How to prepare for data loss in a production website?

I am building an app that is fast moving into production and I am concerned about the possibility that due to hacking, some silly personal error (like running rake db:schema:load or rake db:rollback) or other circumstance we may suffer data loss in one database table or even across the system.

While I don't find it likely that the above will happen, I would be remiss in not being prepared in case it ever does.

I am using Heroku's PG Backups (which is to be replaced with something else this month), and I also run automated daily backups to S3:, successfully generating .dump files.

What is the correct way to deal with data loss on a production app?

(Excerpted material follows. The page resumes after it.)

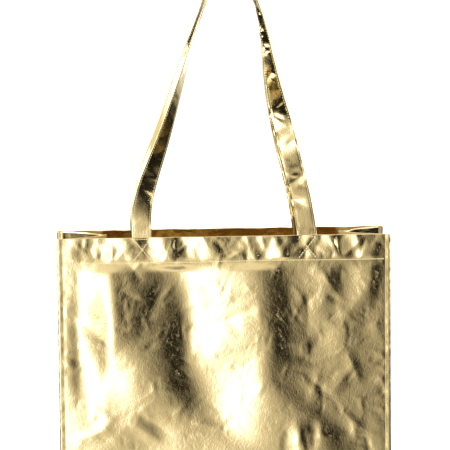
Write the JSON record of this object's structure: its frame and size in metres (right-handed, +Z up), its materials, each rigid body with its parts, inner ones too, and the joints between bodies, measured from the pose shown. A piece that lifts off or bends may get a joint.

  1. How would I restore the .dump file in case I need to? Can I do a selective restore if a small part of the system is hit?
  2. In case a selective restore is not possible: assume one table loses data 4 hours after the last backup. Result => would fixing the lost table require rolling back 4 hours of users' activity? Any good solution to this?
  3. What is the best way to support users through the inconvenience if something like this happens?


  • A full DR (disaster recovery) solution requires the following:

    1. Multisite. If a fire, flood, Osama Bin Laden or whathaveyou strikes the Amazon (or is it Salesforce?) data center that Heroku uses, you want to be sure that your data is safe elsewhere.
    2. On-going replication of the data to a separate site (or sites). That means that every transaction that's written to your database on one site, is replicated within seconds to the mirror database on the other site. Most RDBMS's have mechanisms to let you do a master-slave replication like that.
    3. The same goes for anything you put on a filesystem outside of the database, such as images, XML configuration files etc. S3 is a good solution here - they replicate everything to multiple data centers for you.
    4. I won't hurt to create periodic (daily or so) dumps of the database and store them separately (e.g. on S3). This helps you recover from data corruption that propagates to the slave DBs.
    5. Automate the process of data recovery. You want this to just work when you need it.
    6. Test everything. Ideally, you want to automate the test process and run it periodically to ensure that your backups can restore. Netflix Chaos Monkey is an extreme example of this.

    I'm not sure how you'd implement all this on Heroku. A complete solution is still priced out of reach for most companies - we're running this across our own data centers (one in the US, one in EU) and it costs many millions. Work according to the 80-20 rule - on-going backup to a separate site, plus a well tested recovery plan (continuously test your ability to recover from backups) covers 80% of what you need.

    As for supporting users, the best solution is simply to communicate timely and truthfully when trouble happens and make sure you don't lose any data. If your users are paying for your service (i.e. you're not ad-supported), then you should probably have an SLA in place.